Abstract

     The modern active distribution systems necessitate integrating storage systems, thereby facilitating the large-scale proliferation of photovoltaic (PV) energy resources. This further calls for the optimal planning of energy storage systems, satisfying all the operational and economic constraints. This article describes an exhaustive storage integration method, deeming the life cycle of the battery energy storage, the uncertainty of load and PV output, and the islanded mode of operation of the system. A two-stage mixed-integer linear programming problem is formulated that determines the capacity and the number of discharge cycles of the batteries in the first stage. The lifetime of the battery based on the partial depth of discharge is analyzed in the second stage. Furthermore, the uncertainty and variability of PV and demand are taken into account through probabilistic analysis and time-period clustering. The method is validated on a standard 33-bus radial distribution network for the allocation of distributed lithium-ion batteries. Also, the method’s scalability is validated on a practical Indian distribution network and a 141-bus distribution network of metropolitan area of Caracas with distributed PV installations on various nodes.

Introduction

     S MART grid is a gratuity to the consumers and the stakeholders involved in the electric grid’s generation, transmission, and distribution sections. It includes the complete modernization of the power system with smart meters, automation devices, intelligent monitoring, demand-side management, and self-healing capability schemes. Along with these activities, generation units are set up in the distribution section, i.e., nearer to the consumer premises, to reduce the transmission losses. This shift of the electric grid from a passive network to a bidirectional active network is due to the small generators being set up in the distribution grid known as distributed/decentralized generation. These distributed generators (DGs) mainly generate energy using renewable energy resources, such as photovoltaic (PV), wind, biomass, tidal, etc., as they are clean sources of energy and promote sustainable development. However, the intermittent nature and excess penetration of these resources pose problems, such as reverse power flow, voltage fluctuations, increase in losses, harmonic distortion, and instantaneous matching of demand and supply [1], [2]. Although integrating storage systems in the distribution network can help alleviate the aforementioned problems if allocated optimally.
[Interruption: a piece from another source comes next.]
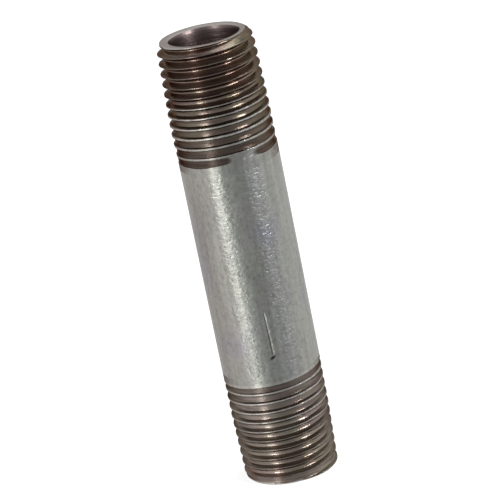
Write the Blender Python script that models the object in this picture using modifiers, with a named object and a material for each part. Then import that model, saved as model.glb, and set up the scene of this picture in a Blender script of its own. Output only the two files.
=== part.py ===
"""Galvanised steel pipe nipple: a short piece of pipe with a tapered right-hand thread cut on each end.

The pipe stands on its lower end, with its axis along +Z and the origin at the centre of that end.
The object is one length of steel pipe and the zinc that coats it outside and inside, so it has three
solids. Nothing on it moves.
"""

import math

import bmesh
import bpy

# The pipe: schedule 40, nominal size 1/4 inch. All sizes are in metres.
LENGTH = 0.0635
PIPE_OUTER_R = 0.013716 / 2
PIPE_BORE_R = 0.009246 / 2

# The zinc coat, and the hairline that the meshes keep where the real coat is bonded.
ZINC_THICKNESS = 0.00008
BOND_GAP = 0.00001
STEEL_R = PIPE_OUTER_R - ZINC_THICKNESS - BOND_GAP

# The ends: a chamfer outside, and a reamed mouth inside.
RIM_R = 0.00610
CHAMFER_HEIGHT = 0.00070
MOUTH_R = 0.00476
REAM_DEPTH = 0.00185
REAM_STEP = 0.00015

# The thread: 18 turns to the inch, 60 degrees, tapering 1 in 16 on the diameter.
PITCH = 0.0254 / 18
TAPER = 1 / 32
FLANK = math.tan(math.radians(30))
FLAT = 0.08 * PITCH
THREAD_DEPTH = (PITCH / 2 - FLAT) / FLANK
END_PITCH_R = 0.012126 / 2
ROOT_R = END_PITCH_R - THREAD_DEPTH / 2
CREST_R = END_PITCH_R + THREAD_DEPTH / 2
RUN_OUT = 3.5 * PITCH
UPPER_THREAD = 0.0171
LOWER_THREAD = 0.0150
UPPER_START = math.radians(28.125)
LOWER_START = math.radians(118.125)

# Facets about the axis. The threads start half a facet out of step with the pipe, so no edges coincide.
SEGMENTS = 32
WELD = 0.000001


def clear_scene():
    for obj in list(bpy.data.objects):
        bpy.data.objects.remove(obj)


def new_collection(name):
    collection = bpy.data.collections.new(name)
    bpy.context.scene.collection.children.link(collection)
    return collection


def metal(name, colour, metallic, roughness):
    """A Principled material in one colour."""
    material = bpy.data.materials.new(name)
    material.use_nodes = True
    shader = material.node_tree.nodes["Principled BSDF"]
    shader.inputs["Base Color"].default_value = (*colour, 1.0)
    shader.inputs["Metallic"].default_value = metallic
    shader.inputs["Roughness"].default_value = roughness
    material.diffuse_color = (*colour, 1.0)
    return material


def profile_mesh(name, points, closed):
    """Edges through (radius, height) points in the XZ plane."""
    mesh = bpy.data.meshes.new(name)
    ends = [(i, i + 1) for i in range(len(points) - 1)]
    if closed:
        ends.append((len(points) - 1, 0))
    mesh.from_pydata([(r, 0.0, z) for r, z in points], ends, [])
    return mesh


def add_object(name, mesh, collection):
    obj = bpy.data.objects.new(name, mesh)
    collection.objects.link(obj)
    return obj


def screw(obj, offset=0.0, turns=1):
    """Turn the profile about Z, rising by offset in each turn."""
    modifier = obj.modifiers.new("turn", "SCREW")
    modifier.axis = "Z"
    modifier.angle = math.tau
    modifier.screw_offset = offset
    modifier.iterations = turns
    modifier.steps = SEGMENTS
    modifier.render_steps = SEGMENTS
    modifier.use_merge_vertices = offset == 0.0
    modifier.merge_threshold = WELD


def turned(name, points, collection, material):
    """A solid of revolution from a closed profile, which runs down its outer side."""
    obj = add_object(name, profile_mesh(name, points, closed=True), collection)
    screw(obj)
    obj.data.materials.append(material)
    return obj


def close_end(bm, edges, radius, height):
    """Draw one open end of the threaded strip to a flat ring, and cap it."""
    new = bmesh.ops.extrude_edge_only(bm, edges=edges)["geom"]
    ring = [part for part in new if isinstance(part, bmesh.types.BMVert)]
    for vert in ring:
        turn = math.atan2(vert.co.y, vert.co.x)
        vert.co = (radius * math.cos(turn), radius * math.sin(turn), height)
    bmesh.ops.remove_doubles(bm, verts=ring, dist=WELD)
    rim = [e for e in bm.edges if e.is_boundary and all(abs(v.co.z - height) < WELD for v in e.verts)]
    bmesh.ops.contextual_create(bm, geom=rim)


def cut_to_thread(vert, thread_length):
    """Give a point of the straight thread its taper, and its place on the run-out.

    The last turns are cut by the chamfered teeth of the die. Their grooves keep the flanks of the
    full thread, and their flat floor gets wider as it rises, until it meets the pipe's surface.
    """
    radius = math.hypot(vert.co.x, vert.co.y)
    turn = math.atan2(vert.co.y, vert.co.x)
    height = vert.co.z
    tapered = radius + TAPER * height
    start = thread_length - RUN_OUT
    start_r = ROOT_R + TAPER * start
    floor = start_r + (STEEL_R - start_r) * (height - start) / RUN_OUT
    rise = floor - tapered
    if rise > 0:
        phase = (height / PITCH - turn / math.tau + 0.5) % 1.0 - 0.5
        if radius < END_PITCH_R:
            side = math.copysign(1.0, phase)
            height += side * min(rise, THREAD_DEPTH) * FLANK
        tapered = floor
    vert.co = (tapered * math.cos(turn), tapered * math.sin(turn), height)


def thread_rod(name, thread_length, collection):
    """A rod with the thread all the way along, wide open past the run-out, to trim a pipe's end with."""
    root, crest = FLAT / 2, PITCH / 2 - FLAT / 2
    points = [
        (ROOT_R, PITCH - root),
        (CREST_R, PITCH - crest),
        (CREST_R, crest),
        (ROOT_R, root),
        (ROOT_R, -root),
    ]
    strip = add_object(name + "_strip", profile_mesh(name, points, closed=False), collection)
    before, after = 2, 2
    turns = before + math.ceil(thread_length / PITCH) + after
    screw(strip, PITCH, turns)
    graph = bpy.context.evaluated_depsgraph_get()
    mesh = bpy.data.meshes.new_from_object(strip.evaluated_get(graph))
    bpy.data.objects.remove(strip)

    bm = bmesh.new()
    bm.from_mesh(mesh)
    bmesh.ops.remove_doubles(bm, verts=bm.verts, dist=WELD)
    bmesh.ops.translate(bm, verts=bm.verts, vec=(0.0, 0.0, -before * PITCH))
    middle = thread_length / 2
    lower = [e for e in bm.edges if e.is_boundary and e.verts[0].co.z < middle]
    upper = [e for e in bm.edges if e.is_boundary and e.verts[0].co.z > middle]
    for vert in bm.verts:
        cut_to_thread(vert, thread_length)
    flange_r = 1.5 * PIPE_OUTER_R
    close_end(bm, lower, flange_r, -(before + 0.2) * PITCH)
    close_end(bm, upper, flange_r, LENGTH + PITCH)
    bmesh.ops.recalc_face_normals(bm, faces=bm.faces)
    bm.to_mesh(mesh)
    bm.free()

    rod = add_object(name, mesh, collection)
    rod.hide_render = True
    rod.display_type = "WIRE"
    return rod


def keep_inside(obj, rod):
    """Leave only what obj shares with the rod."""
    modifier = obj.modifiers.new("cut_" + rod.name, "BOOLEAN")
    modifier.operation = "INTERSECT"
    modifier.solver = "EXACT"
    modifier.object = rod


def steel_pipe(parts, cutters):
    """The pipe itself, from end to end: chamfered, reamed and threaded."""
    step_foot = REAM_DEPTH + REAM_STEP
    pipe = turned(
        "steel_pipe",
        [
            (RIM_R, LENGTH),
            (STEEL_R, LENGTH - CHAMFER_HEIGHT),
            (STEEL_R, CHAMFER_HEIGHT),
            (RIM_R, 0.0),
            (MOUTH_R, 0.0),
            (MOUTH_R, REAM_DEPTH),
            (PIPE_BORE_R, step_foot),
            (PIPE_BORE_R, LENGTH - step_foot),
            (MOUTH_R, LENGTH - REAM_DEPTH),
            (MOUTH_R, LENGTH),
        ],
        parts,
        metal("cut_steel", (0.13, 0.10, 0.085), 0.9, 0.42),
    )
    lower = thread_rod("lower_thread", LOWER_THREAD, cutters)
    lower.rotation_euler.z = LOWER_START
    upper = thread_rod("upper_thread", UPPER_THREAD, cutters)
    upper.rotation_euler = (math.pi, 0.0, UPPER_START)
    upper.location.z = LENGTH
    keep_inside(pipe, lower)
    keep_inside(pipe, upper)


def zinc_coats(parts):
    """The zinc on the plain middle of the pipe, and the zinc in the bore between the reamed mouths."""
    zinc = metal("zinc_coat", (0.46, 0.47, 0.46), 0.85, 0.45)
    top, bottom = LENGTH - UPPER_THREAD, LOWER_THREAD
    inner = PIPE_OUTER_R - ZINC_THICKNESS
    turned(
        "outer_zinc_coat",
        [(PIPE_OUTER_R, top), (PIPE_OUTER_R, bottom), (inner, bottom), (inner, top)],
        parts,
        zinc,
    )
    outer = PIPE_BORE_R - BOND_GAP
    end = REAM_DEPTH + REAM_STEP
    turned(
        "bore_zinc_coat",
        [
            (outer, LENGTH - end),
            (outer, end),
            (outer - ZINC_THICKNESS, end),
            (outer - ZINC_THICKNESS, LENGTH - end),
        ],
        parts,
        zinc,
    )


def shade(collection):
    """Round surfaces smooth, edges sharp."""
    for obj in collection.objects:
        obj.data.shade_smooth()
        obj.data.set_sharp_from_angle(angle=math.radians(25))


clear_scene()
nipple = new_collection("pipe_nipple")
dies = new_collection("cutters")
steel_pipe(nipple, dies)
zinc_coats(nipple)
shade(nipple)
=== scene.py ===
"""Galvanised steel pipe nipple: a cut length of 1/4 inch pipe with a tapered thread on each end.

It stands on its lower end, on a plain pale floor. All sizes are in metres.
"""

import math

import bmesh
import bpy
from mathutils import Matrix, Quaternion, Vector, noise


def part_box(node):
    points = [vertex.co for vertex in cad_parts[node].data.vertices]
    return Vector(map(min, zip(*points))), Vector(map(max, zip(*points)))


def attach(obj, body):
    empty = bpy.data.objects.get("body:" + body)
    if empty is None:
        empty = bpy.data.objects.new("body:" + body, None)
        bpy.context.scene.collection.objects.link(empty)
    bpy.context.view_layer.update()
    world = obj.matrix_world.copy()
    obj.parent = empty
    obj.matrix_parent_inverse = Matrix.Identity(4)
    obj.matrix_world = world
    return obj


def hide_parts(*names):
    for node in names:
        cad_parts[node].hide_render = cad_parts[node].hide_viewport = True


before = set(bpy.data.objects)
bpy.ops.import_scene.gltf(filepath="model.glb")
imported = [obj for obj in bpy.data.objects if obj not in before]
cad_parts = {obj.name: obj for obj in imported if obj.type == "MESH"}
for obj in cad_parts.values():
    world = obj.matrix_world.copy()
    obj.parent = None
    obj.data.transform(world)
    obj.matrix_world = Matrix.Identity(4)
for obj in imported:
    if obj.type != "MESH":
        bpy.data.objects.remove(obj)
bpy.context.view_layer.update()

# The steel pipe --------------------------------------------------------------------------------
# A length of welded steel pipe, schedule 40, galvanised and then cut to length. A die has cut the
# bare steel threads, which are dark with cutting oil, and has left a thin line of the old zinc on
# top of the thread wherever it didn't reach full depth. The mouths are reamed.
PIPE_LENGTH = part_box("steel_pipe")[1].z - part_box("steel_pipe")[0].z
PIPE_R = 0.013716 / 2
BORE_R = 0.009246 / 2
MOUTH_R = 0.00478
REAM_FOOT = 0.0020
SKIN_THICKNESS = 0.00008
BOND_GAP = 0.00001
BURIED_R = PIPE_R - SKIN_THICKNESS - BOND_GAP

# The thread: 18 turns to the inch, 60 degrees, tapering 1 in 16 on the diameter.
PITCH = 0.0254 / 18
TAPER = 1 / 32
FLANK = math.tan(math.radians(30))
THREAD_DEPTH = (PITCH / 2 - 0.08 * PITCH) / FLANK
END_PITCH_R = 0.006063
CREST_R = END_PITCH_R + THREAD_DEPTH / 2
STEPS_PER_TURN = 144
STRIP_TURNS = 17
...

Also, India’s target of 40-GW PV rooftop installations by the year 2022 and the declining cost of batteries will provide a fillip to the installation of energy storage systems (ESSs) [3]. Therefore, an ESS can be seen as a game changer in the ever-changing power system paradigm and can serve multiple ranges of benefits. To achieve these benefits, methods for optimal sizing, allocation, and operation of ESSs are required

Conclusion

     The integration of renewable energy resources necessitates the allocation of distributed energy storage to mitigate voltage deviation and defer distribution upgrades. This article illustrated a two-stage procedure for integrating lithium-ion batteries in a PVpenetrated active distribution network. The planning methodology considered an ac-OPF model with the uncertainty of PV and demand to determine the batteries’ accurate size. Moreover, the reverse power flow due to excess PV penetration was utilized and the voltage was within limits after the integration of batteries in the system. The battery’s life cycle was examined in the second stage with the partial cycle of discharge and complete discharge cycles. For lithium-ion batteries, partial cycle discharging was fine as there was no memory effect, and the battery does not need full discharges periodically. From the results, it was illustrated that with the partial cycle of discharge, the battery will last longer. Moreover, the method used here was the mathematical programming, which provides a robust solution, but may require significant computation time for large and complex problems. Also, the maximum discharging capacity of the battery gradually declined with its cycles, which can be kept as a future research direction. Furthermore, to enhance the stability and cost-effectiveness, a smart charging and discharging operation can be added to the problem. In addition, different types of DGs, such as wind, micro-turbines, and fuel cells, can be considered an extension to the OPF formulation.